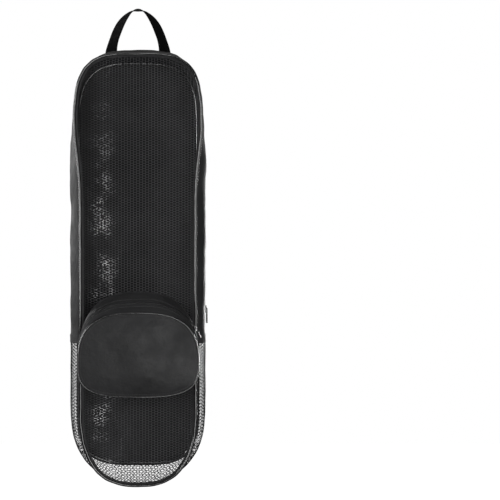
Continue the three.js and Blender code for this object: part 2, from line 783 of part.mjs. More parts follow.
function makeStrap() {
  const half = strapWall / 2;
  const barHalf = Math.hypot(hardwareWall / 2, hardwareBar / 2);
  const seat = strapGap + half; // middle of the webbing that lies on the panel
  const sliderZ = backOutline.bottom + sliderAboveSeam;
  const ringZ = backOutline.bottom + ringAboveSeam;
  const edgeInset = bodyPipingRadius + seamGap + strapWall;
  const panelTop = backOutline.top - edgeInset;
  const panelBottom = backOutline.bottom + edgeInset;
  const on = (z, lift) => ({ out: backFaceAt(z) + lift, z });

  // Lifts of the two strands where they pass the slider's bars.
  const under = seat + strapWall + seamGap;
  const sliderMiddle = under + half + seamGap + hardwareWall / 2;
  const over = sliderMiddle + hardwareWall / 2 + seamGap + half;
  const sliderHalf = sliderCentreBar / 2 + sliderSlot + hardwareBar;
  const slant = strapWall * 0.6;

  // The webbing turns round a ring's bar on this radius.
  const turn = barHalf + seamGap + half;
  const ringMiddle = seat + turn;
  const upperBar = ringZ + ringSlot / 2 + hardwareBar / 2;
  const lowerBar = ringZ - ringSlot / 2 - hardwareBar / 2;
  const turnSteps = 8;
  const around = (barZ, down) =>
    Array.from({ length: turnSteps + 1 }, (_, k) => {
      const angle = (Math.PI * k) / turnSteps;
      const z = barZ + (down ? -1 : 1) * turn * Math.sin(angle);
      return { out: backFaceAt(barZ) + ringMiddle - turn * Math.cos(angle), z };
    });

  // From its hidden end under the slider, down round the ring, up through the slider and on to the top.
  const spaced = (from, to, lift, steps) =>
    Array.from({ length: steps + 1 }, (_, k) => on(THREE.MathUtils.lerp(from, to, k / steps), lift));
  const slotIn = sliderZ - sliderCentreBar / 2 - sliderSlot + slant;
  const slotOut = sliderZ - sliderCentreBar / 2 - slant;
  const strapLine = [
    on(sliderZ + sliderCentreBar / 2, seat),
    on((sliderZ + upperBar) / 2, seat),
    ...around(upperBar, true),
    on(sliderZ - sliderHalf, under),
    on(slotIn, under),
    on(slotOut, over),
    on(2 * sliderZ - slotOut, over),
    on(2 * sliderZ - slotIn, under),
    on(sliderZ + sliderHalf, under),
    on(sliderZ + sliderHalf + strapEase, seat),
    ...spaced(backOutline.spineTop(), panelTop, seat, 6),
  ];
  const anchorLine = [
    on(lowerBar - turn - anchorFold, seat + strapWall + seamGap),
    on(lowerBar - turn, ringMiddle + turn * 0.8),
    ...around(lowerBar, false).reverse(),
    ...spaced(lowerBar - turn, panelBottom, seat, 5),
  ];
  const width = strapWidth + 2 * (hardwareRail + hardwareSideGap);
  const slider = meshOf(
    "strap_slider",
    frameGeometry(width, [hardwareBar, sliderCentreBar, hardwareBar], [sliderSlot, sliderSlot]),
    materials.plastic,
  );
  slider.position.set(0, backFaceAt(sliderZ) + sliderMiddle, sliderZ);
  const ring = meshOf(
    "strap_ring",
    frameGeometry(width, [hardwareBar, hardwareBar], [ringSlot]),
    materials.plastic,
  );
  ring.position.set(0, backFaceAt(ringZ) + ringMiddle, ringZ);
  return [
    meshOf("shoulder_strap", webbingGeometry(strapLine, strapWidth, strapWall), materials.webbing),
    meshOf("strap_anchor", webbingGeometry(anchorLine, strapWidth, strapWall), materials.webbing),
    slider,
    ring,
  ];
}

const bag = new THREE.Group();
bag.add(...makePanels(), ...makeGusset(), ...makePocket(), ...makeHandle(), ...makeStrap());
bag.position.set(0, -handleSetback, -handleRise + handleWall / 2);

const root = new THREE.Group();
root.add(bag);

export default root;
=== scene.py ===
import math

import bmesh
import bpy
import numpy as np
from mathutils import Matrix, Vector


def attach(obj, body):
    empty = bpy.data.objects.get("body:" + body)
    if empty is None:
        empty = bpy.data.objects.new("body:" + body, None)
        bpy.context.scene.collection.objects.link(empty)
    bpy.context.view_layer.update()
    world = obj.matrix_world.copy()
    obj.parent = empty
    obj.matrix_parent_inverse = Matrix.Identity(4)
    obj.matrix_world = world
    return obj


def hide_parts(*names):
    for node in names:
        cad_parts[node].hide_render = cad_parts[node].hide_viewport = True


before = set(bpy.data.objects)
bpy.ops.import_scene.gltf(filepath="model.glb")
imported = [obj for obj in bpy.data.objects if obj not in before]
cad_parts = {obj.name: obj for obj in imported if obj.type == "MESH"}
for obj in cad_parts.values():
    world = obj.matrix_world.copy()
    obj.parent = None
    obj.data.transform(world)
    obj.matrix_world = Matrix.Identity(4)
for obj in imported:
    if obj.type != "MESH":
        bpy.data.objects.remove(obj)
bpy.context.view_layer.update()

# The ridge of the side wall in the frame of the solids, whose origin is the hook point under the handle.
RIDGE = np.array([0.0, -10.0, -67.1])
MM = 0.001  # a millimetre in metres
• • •
Task to complete
Exactly the lines from the one holding "const bag = new THREE.Group();" through the one holding "cad_parts[node].hide_render = cad_parts[node].hide_viewport" should be printed, ends included.

Task response
const bag = new THREE.Group();
bag.add(...makePanels(), ...makeGusset(), ...makePocket(), ...makeHandle(), ...makeStrap());
bag.position.set(0, -handleSetback, -handleRise + handleWall / 2);

const root = new THREE.Group();
root.add(bag);

export default root;
=== scene.py ===
import math

import bmesh
import bpy
import numpy as np
from mathutils import Matrix, Vector


def attach(obj, body):
    empty = bpy.data.objects.get("body:" + body)
    if empty is None:
        empty = bpy.data.objects.new("body:" + body, None)
        bpy.context.scene.collection.objects.link(empty)
    bpy.context.view_layer.update()
    world = obj.matrix_world.copy()
    obj.parent = empty
    obj.matrix_parent_inverse = Matrix.Identity(4)
    obj.matrix_world = world
    return obj


def hide_parts(*names):
    for node in names:
        cad_parts[node].hide_render = cad_parts[node].hide_viewport = True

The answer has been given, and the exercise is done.